Scripts that build objects
━━━━
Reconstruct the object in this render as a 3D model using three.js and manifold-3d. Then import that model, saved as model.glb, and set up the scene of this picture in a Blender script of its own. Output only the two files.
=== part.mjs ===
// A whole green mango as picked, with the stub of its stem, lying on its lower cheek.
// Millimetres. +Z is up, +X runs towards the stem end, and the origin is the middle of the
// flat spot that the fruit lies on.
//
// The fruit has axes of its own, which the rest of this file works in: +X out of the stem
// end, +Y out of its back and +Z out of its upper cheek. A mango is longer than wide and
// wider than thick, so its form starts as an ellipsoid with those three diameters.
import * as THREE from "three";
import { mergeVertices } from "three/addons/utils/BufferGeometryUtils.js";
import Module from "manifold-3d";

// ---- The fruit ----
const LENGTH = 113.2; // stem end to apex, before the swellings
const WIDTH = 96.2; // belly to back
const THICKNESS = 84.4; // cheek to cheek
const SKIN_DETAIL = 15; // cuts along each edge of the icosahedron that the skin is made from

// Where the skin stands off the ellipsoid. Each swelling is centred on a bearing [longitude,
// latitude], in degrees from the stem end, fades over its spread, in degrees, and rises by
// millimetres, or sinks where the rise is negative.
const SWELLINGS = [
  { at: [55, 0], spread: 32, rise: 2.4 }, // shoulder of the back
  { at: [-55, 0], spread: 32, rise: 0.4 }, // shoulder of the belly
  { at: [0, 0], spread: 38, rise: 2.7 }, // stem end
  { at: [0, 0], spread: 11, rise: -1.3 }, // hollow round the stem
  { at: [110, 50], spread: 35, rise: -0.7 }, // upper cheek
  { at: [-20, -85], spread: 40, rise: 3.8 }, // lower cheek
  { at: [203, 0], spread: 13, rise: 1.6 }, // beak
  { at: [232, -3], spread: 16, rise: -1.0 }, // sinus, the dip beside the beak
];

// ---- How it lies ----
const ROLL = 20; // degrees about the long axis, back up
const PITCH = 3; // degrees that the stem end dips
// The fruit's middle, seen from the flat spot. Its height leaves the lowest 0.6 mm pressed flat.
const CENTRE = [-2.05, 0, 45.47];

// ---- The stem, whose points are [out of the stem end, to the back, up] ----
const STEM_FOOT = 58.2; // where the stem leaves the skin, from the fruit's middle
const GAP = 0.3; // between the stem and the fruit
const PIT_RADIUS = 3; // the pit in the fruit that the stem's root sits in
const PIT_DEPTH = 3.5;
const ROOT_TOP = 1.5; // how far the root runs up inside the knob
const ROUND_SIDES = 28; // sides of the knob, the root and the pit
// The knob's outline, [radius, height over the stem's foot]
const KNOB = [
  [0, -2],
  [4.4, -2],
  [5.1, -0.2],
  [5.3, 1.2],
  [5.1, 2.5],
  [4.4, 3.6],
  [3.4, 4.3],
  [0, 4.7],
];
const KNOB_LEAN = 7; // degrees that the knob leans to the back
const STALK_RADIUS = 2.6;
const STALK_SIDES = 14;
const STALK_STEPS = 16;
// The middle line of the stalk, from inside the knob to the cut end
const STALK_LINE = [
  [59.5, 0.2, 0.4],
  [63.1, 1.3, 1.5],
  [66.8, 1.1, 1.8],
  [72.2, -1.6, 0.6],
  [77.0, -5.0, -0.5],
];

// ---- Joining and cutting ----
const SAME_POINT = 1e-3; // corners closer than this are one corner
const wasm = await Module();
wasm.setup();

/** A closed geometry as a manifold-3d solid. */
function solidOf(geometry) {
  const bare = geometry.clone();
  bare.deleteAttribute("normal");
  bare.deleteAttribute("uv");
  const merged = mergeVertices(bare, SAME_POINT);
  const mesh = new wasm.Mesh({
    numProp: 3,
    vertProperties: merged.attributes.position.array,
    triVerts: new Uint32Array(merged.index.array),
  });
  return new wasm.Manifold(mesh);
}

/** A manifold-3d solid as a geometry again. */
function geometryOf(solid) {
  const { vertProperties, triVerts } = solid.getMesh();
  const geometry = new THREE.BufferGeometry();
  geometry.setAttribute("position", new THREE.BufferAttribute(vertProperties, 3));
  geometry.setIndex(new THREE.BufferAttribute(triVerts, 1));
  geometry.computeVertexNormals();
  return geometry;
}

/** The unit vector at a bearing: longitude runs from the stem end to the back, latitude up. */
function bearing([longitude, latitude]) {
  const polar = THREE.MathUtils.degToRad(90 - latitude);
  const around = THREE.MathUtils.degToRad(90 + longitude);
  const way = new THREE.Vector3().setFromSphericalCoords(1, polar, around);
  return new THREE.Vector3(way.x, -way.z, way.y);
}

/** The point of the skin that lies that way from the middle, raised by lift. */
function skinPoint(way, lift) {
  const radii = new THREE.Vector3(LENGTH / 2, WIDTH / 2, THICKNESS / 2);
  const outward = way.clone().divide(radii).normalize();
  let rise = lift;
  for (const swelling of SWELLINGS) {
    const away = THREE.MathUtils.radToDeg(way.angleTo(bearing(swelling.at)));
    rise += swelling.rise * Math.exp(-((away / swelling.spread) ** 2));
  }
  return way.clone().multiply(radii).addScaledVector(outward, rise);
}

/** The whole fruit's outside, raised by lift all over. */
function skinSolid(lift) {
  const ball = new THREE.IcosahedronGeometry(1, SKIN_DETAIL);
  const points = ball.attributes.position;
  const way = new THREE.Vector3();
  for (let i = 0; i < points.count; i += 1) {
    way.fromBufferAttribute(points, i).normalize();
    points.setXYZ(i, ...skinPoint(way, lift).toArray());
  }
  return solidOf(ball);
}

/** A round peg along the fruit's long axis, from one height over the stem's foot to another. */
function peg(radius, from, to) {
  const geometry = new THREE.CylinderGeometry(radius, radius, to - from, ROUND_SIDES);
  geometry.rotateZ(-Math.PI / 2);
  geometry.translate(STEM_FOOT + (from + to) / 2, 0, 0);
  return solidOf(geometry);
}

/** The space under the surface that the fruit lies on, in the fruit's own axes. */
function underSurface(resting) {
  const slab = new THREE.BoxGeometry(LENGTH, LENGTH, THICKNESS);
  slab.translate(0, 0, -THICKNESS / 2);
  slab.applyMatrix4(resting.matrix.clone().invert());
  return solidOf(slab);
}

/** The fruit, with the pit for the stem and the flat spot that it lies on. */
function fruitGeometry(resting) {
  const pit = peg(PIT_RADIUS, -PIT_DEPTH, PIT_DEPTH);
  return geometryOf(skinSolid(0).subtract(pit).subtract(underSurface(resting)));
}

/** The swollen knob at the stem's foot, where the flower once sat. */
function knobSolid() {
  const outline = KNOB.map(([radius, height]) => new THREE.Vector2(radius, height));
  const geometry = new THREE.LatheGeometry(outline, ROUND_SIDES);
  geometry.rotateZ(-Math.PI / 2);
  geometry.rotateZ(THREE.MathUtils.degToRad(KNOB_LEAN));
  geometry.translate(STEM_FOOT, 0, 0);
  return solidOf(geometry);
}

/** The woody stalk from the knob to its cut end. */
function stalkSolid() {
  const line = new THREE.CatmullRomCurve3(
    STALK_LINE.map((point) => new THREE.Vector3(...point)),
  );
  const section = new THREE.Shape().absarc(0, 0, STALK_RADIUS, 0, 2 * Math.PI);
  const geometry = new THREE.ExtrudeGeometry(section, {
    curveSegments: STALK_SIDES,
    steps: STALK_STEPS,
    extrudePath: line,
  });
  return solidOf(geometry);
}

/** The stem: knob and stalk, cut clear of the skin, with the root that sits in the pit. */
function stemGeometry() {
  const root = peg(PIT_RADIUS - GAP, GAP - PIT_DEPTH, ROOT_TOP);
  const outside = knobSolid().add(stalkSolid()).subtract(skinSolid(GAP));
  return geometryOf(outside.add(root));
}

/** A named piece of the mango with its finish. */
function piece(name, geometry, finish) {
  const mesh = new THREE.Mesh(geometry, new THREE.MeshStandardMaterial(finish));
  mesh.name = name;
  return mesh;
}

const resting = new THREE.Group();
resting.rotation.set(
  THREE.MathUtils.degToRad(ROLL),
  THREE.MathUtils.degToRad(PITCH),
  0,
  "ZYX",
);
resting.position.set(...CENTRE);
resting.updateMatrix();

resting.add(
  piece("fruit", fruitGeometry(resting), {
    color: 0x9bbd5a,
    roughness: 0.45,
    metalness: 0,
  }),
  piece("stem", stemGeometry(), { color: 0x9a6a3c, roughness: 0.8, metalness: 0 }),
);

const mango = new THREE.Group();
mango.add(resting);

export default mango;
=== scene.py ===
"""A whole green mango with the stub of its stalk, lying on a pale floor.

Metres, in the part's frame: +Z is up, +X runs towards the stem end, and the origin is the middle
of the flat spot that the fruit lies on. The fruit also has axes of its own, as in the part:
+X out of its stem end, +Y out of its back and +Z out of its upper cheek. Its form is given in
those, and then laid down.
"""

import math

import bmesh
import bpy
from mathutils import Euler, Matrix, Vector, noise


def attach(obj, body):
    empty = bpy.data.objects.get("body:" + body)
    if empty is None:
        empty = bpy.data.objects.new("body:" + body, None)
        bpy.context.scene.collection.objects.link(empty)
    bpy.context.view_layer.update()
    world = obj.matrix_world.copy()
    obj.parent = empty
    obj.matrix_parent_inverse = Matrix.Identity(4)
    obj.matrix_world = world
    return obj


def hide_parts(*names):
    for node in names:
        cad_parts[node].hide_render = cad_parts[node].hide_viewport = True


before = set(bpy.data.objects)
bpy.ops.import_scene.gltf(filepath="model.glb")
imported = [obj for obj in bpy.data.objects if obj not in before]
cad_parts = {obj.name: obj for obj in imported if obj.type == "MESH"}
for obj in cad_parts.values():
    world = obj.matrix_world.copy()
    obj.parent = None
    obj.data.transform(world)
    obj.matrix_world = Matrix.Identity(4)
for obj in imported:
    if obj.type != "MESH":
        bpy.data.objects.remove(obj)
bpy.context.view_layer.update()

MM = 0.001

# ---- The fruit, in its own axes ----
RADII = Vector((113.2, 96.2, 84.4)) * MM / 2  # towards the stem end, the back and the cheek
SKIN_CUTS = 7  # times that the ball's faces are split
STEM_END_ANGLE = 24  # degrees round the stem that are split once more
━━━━
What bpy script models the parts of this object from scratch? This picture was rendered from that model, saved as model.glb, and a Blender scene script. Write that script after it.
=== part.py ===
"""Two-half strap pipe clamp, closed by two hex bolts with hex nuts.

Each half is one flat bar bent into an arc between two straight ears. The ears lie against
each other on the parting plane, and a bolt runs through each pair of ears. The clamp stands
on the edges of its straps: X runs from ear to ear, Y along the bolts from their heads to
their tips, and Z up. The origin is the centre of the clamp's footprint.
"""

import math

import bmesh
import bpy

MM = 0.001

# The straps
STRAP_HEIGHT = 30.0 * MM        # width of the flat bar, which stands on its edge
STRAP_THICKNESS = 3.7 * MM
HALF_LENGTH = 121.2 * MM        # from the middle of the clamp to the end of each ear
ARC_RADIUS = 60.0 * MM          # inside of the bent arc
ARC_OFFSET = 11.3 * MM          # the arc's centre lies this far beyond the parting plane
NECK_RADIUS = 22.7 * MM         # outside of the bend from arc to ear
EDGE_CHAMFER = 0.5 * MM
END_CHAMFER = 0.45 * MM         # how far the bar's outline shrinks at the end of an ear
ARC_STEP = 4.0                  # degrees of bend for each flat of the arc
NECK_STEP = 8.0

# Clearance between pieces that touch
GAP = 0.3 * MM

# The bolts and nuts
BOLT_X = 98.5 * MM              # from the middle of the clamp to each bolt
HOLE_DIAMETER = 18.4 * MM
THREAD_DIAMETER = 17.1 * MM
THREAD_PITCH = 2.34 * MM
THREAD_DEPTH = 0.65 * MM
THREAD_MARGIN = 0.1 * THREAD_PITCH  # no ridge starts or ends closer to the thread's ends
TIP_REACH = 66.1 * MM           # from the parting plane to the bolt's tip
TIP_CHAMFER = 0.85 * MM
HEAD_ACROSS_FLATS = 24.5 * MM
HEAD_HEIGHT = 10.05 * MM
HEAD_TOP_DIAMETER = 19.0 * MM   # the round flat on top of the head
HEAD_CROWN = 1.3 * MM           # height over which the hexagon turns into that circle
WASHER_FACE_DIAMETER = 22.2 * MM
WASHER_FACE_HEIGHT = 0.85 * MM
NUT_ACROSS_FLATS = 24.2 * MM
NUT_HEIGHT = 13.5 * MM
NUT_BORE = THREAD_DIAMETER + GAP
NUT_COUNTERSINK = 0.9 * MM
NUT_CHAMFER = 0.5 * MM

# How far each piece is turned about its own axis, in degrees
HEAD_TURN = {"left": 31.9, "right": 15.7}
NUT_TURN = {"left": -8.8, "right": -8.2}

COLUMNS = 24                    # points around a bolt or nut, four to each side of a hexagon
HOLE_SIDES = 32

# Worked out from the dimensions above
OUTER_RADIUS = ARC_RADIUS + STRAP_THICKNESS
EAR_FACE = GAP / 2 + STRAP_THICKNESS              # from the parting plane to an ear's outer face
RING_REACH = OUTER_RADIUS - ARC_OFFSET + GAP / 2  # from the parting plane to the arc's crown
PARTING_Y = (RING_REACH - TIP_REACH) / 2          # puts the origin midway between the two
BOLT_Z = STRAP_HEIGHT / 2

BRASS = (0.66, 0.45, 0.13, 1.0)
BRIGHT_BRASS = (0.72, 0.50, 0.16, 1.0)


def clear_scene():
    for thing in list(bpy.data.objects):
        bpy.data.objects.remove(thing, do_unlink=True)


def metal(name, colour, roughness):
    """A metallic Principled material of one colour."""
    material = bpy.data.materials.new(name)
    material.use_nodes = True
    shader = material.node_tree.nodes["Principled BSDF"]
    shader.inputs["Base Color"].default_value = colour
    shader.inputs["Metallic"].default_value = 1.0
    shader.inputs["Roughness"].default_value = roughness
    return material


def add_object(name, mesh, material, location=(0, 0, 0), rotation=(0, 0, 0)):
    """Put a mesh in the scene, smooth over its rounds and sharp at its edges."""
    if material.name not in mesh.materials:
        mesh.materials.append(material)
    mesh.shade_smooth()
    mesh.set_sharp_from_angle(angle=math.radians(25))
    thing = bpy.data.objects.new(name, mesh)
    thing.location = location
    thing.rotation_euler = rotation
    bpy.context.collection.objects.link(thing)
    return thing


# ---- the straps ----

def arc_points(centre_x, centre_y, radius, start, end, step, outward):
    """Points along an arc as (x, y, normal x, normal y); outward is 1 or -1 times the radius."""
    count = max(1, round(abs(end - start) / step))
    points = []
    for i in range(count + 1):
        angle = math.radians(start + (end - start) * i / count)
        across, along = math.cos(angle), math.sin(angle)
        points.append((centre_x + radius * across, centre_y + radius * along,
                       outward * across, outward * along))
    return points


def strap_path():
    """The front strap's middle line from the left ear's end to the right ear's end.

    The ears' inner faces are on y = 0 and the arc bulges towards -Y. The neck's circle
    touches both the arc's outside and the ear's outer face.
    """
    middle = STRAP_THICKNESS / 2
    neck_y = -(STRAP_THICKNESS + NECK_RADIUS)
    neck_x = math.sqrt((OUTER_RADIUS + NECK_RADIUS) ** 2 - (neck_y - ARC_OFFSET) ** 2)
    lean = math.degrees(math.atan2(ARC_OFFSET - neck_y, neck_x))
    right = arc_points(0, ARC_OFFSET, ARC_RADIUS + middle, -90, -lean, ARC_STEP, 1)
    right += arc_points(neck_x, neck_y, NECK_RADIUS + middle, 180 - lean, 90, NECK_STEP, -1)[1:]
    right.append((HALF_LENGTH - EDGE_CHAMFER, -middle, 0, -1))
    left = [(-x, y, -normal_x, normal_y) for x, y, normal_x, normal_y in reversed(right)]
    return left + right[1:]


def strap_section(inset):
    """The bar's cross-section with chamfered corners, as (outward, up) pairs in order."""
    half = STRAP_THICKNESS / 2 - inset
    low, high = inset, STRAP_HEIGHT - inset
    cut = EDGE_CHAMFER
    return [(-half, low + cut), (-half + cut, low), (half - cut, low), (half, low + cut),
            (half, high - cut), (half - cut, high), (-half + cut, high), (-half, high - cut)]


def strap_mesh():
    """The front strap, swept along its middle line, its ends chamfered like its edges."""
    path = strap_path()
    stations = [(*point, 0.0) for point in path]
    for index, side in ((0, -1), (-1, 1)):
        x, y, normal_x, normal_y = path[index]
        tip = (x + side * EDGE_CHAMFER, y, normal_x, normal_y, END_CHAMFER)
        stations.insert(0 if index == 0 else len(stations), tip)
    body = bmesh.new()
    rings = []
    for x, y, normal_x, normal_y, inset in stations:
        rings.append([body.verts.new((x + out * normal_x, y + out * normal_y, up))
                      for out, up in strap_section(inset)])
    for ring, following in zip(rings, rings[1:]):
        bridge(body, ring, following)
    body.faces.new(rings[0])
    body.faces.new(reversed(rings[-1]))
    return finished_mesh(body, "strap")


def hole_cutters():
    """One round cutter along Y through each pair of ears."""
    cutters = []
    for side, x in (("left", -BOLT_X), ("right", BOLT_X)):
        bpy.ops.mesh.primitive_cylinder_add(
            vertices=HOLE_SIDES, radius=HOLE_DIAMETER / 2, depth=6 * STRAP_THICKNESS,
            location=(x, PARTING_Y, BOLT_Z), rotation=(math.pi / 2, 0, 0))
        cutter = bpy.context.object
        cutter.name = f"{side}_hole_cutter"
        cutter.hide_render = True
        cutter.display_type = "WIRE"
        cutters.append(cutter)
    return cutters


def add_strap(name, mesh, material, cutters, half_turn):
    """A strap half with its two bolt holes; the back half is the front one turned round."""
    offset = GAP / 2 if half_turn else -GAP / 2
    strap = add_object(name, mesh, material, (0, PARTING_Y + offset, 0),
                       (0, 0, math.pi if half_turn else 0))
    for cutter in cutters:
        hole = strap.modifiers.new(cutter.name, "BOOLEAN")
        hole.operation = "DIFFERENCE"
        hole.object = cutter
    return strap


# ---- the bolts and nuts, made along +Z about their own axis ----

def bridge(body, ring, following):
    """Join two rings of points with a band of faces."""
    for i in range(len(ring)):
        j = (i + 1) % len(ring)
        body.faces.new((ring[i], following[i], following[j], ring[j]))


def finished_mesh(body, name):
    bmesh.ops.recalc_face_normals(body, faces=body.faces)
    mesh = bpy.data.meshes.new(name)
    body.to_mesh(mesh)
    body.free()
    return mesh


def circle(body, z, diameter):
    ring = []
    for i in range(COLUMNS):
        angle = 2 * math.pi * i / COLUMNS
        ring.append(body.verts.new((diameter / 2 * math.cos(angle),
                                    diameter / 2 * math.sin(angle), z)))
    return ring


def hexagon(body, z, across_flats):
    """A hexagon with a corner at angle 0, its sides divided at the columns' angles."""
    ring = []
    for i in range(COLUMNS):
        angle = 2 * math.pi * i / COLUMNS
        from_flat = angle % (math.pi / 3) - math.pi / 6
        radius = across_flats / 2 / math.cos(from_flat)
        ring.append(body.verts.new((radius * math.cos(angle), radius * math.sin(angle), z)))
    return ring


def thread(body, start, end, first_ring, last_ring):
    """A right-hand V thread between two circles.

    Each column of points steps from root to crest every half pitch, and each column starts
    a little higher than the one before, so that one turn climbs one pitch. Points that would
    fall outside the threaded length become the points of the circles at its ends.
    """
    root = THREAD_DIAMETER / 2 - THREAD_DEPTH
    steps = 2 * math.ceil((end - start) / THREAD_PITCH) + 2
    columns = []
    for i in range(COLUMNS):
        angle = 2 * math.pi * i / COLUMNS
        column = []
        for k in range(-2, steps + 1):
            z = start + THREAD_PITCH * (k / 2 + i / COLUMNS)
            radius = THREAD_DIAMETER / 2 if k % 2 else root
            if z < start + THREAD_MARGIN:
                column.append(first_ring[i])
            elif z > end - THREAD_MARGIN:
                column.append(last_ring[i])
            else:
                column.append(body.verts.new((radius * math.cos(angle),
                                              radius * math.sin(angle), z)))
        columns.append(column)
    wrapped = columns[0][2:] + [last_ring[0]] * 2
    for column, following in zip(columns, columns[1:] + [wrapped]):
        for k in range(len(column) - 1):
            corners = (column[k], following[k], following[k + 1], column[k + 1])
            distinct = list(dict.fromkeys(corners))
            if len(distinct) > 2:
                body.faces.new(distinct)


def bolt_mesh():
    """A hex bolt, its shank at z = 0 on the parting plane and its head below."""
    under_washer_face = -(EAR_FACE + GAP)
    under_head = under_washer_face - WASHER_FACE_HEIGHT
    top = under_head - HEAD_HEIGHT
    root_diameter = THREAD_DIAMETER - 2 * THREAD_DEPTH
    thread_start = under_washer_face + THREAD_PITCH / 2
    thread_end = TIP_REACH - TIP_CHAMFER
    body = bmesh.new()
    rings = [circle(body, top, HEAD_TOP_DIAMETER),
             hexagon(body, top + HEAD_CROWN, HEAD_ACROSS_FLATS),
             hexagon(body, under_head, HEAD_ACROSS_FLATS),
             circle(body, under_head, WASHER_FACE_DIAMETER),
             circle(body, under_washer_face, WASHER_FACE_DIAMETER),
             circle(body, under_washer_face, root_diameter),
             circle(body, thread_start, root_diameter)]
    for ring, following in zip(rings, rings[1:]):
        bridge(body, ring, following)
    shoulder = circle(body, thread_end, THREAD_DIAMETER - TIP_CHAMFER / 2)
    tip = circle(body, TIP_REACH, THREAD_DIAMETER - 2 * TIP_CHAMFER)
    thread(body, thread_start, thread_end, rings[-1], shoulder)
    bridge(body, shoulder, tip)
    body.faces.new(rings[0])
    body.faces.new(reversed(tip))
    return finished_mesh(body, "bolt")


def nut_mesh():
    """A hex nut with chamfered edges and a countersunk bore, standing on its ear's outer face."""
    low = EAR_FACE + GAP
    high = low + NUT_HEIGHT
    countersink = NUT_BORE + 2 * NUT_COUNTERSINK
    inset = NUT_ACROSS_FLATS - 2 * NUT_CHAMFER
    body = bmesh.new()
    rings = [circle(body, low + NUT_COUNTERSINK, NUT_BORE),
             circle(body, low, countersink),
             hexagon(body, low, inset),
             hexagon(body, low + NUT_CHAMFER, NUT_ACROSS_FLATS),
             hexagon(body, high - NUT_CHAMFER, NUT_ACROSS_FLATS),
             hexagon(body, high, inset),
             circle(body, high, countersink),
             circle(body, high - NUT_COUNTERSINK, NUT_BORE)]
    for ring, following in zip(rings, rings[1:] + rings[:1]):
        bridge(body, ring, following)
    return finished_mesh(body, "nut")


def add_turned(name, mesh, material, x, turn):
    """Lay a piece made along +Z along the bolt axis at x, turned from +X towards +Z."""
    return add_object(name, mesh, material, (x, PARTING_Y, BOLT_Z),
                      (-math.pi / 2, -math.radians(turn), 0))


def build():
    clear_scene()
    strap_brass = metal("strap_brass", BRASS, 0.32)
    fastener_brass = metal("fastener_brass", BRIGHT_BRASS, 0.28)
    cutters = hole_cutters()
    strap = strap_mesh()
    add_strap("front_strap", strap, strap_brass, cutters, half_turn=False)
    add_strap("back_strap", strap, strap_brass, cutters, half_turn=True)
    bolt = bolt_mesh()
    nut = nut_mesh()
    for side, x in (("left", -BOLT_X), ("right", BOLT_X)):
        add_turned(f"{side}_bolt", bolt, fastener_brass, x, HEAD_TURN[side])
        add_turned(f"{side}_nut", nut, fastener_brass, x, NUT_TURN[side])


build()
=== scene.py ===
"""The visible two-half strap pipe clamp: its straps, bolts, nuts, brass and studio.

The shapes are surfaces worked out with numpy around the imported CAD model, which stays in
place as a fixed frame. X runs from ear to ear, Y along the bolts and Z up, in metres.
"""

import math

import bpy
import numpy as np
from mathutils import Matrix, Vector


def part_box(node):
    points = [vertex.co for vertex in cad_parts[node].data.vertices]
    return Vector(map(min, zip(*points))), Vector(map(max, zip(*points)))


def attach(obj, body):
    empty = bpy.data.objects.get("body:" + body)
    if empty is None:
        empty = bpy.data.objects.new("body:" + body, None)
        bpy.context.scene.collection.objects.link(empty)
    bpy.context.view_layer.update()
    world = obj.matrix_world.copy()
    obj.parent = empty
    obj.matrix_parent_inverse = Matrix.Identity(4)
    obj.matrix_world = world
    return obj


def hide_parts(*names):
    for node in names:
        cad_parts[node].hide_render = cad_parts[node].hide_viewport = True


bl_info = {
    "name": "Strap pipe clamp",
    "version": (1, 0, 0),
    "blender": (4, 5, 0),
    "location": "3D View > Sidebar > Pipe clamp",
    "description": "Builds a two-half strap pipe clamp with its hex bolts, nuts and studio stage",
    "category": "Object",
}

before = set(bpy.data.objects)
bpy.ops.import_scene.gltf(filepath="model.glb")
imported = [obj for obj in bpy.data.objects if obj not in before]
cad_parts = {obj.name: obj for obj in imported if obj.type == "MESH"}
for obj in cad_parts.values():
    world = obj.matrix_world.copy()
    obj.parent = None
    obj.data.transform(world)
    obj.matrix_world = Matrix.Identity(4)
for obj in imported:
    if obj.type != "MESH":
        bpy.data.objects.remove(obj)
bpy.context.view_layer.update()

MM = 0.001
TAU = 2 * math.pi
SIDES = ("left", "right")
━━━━
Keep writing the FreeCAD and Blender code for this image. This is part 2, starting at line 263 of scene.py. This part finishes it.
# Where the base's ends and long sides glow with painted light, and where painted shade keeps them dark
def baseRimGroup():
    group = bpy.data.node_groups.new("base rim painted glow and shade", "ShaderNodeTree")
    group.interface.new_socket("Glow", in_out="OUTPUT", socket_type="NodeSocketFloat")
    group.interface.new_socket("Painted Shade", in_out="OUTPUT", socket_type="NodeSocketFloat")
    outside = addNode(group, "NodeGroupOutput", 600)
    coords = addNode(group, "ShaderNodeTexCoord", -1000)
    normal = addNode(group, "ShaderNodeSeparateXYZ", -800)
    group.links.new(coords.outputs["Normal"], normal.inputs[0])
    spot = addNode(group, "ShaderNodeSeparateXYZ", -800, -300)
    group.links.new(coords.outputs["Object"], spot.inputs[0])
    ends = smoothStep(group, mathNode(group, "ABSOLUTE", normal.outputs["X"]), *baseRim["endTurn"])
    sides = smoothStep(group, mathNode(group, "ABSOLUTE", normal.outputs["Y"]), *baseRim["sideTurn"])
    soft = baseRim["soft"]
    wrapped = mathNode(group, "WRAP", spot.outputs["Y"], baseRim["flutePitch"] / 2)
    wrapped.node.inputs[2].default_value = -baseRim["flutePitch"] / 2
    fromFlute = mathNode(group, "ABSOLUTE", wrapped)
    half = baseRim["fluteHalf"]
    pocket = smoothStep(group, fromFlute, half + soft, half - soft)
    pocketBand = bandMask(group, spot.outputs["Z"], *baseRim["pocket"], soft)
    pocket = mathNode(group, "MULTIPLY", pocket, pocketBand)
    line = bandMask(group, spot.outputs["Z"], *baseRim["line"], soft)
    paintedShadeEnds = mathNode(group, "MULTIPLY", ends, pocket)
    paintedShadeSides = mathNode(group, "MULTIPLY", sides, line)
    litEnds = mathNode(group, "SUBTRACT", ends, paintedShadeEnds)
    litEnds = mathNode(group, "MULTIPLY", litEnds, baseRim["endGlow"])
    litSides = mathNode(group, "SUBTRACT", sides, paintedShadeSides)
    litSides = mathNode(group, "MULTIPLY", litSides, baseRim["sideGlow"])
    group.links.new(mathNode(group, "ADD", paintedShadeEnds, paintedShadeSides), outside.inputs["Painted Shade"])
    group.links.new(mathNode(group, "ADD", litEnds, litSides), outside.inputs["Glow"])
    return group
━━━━
GIVEN INSTRUCTION: In the listing above, locate the line with "strap_brass, cutters, half_turn=True)" and the line with "points = [vertex.co", then extract exactly those lines and every line between them, and nothing more.

ANSWER TO THE TASK:
    add_strap("back_strap", strap, strap_brass, cutters, half_turn=True)
    bolt = bolt_mesh()
    nut = nut_mesh()
    for side, x in (("left", -BOLT_X), ("right", BOLT_X)):
        add_turned(f"{side}_bolt", bolt, fastener_brass, x, HEAD_TURN[side])
        add_turned(f"{side}_nut", nut, fastener_brass, x, NUT_TURN[side])


build()
=== scene.py ===
"""The visible two-half strap pipe clamp: its straps, bolts, nuts, brass and studio.

The shapes are surfaces worked out with numpy around the imported CAD model, which stays in
place as a fixed frame. X runs from ear to ear, Y along the bolts and Z up, in metres.
"""

import math

import bpy
import numpy as np
from mathutils import Matrix, Vector


def part_box(node):
    points = [vertex.co for vertex in cad_parts[node].data.vertices]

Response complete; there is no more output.